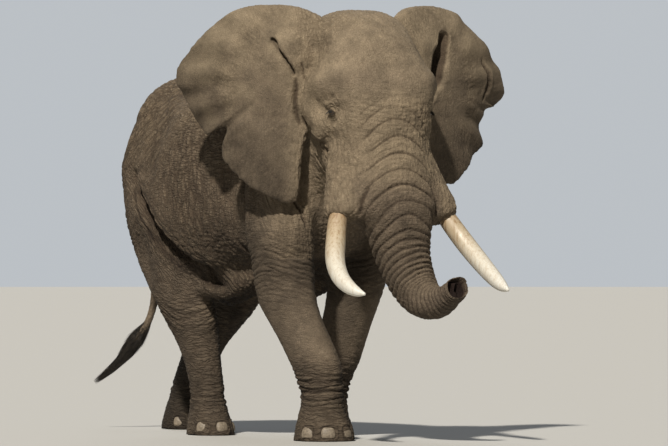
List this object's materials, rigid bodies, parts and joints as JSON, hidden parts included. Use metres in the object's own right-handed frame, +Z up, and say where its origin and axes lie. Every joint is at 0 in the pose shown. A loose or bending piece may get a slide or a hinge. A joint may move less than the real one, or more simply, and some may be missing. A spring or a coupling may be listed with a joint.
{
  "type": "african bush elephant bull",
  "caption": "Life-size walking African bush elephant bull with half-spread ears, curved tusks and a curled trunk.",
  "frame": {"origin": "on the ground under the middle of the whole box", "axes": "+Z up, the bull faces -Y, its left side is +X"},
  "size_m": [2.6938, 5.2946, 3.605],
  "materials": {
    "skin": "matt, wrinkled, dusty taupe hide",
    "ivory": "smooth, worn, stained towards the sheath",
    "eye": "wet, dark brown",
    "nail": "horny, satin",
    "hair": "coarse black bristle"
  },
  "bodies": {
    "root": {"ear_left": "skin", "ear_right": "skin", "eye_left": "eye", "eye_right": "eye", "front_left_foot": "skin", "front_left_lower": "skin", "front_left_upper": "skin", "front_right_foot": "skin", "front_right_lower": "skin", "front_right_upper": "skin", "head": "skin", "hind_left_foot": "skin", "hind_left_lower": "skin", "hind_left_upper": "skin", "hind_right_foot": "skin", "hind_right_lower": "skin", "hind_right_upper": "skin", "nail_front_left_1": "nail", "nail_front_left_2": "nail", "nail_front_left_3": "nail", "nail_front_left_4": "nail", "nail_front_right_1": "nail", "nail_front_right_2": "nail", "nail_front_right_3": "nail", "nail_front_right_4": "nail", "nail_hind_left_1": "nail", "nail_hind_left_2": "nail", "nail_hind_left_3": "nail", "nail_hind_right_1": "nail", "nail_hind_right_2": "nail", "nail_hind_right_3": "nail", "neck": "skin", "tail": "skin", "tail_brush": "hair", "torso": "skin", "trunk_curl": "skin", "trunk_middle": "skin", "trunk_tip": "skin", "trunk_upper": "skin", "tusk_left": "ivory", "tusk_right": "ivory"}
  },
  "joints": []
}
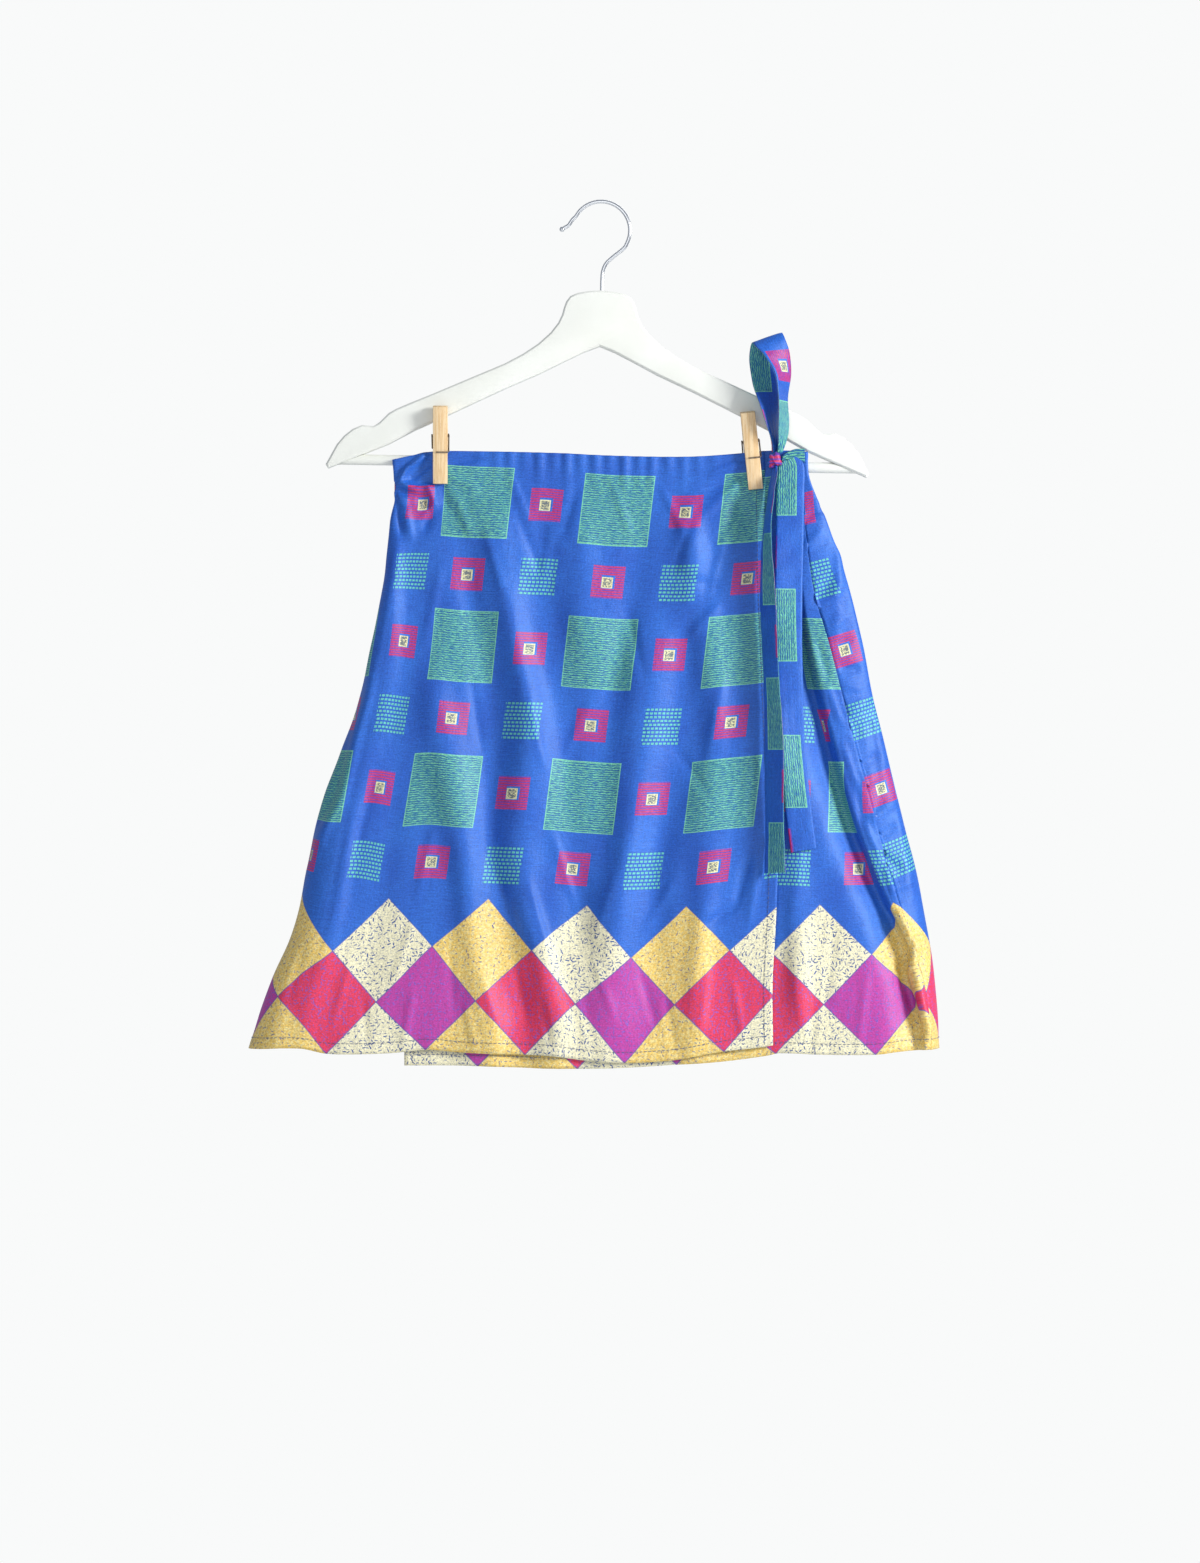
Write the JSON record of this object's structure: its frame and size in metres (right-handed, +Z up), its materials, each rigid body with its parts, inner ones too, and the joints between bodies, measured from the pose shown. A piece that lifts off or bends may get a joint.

______

WORK TO DO >> Copy each line containing the word "object" from the data.

OUTPUT FOR THIS EXERCISE >>
List this object's materials, rigid bodies, parts and joints as JSON, hidden parts included. Use metres in the object's own right-handed frame, +Z up, and say where its origin and axes lie. Every joint is at 0 in the pose shown. A loose or bending piece may get a slide or a hinge. A joint may move less than the real one, or more simply, and some may be missing. A spring or a coupling may be listed with a joint.
Write the JSON record of this object's structure: its frame and size in metres (right-handed, +Z up), its materials, each rigid body with its parts, inner ones too, and the joints between bodies, measured from the pose shown. A piece that lifts off or bends may get a joint.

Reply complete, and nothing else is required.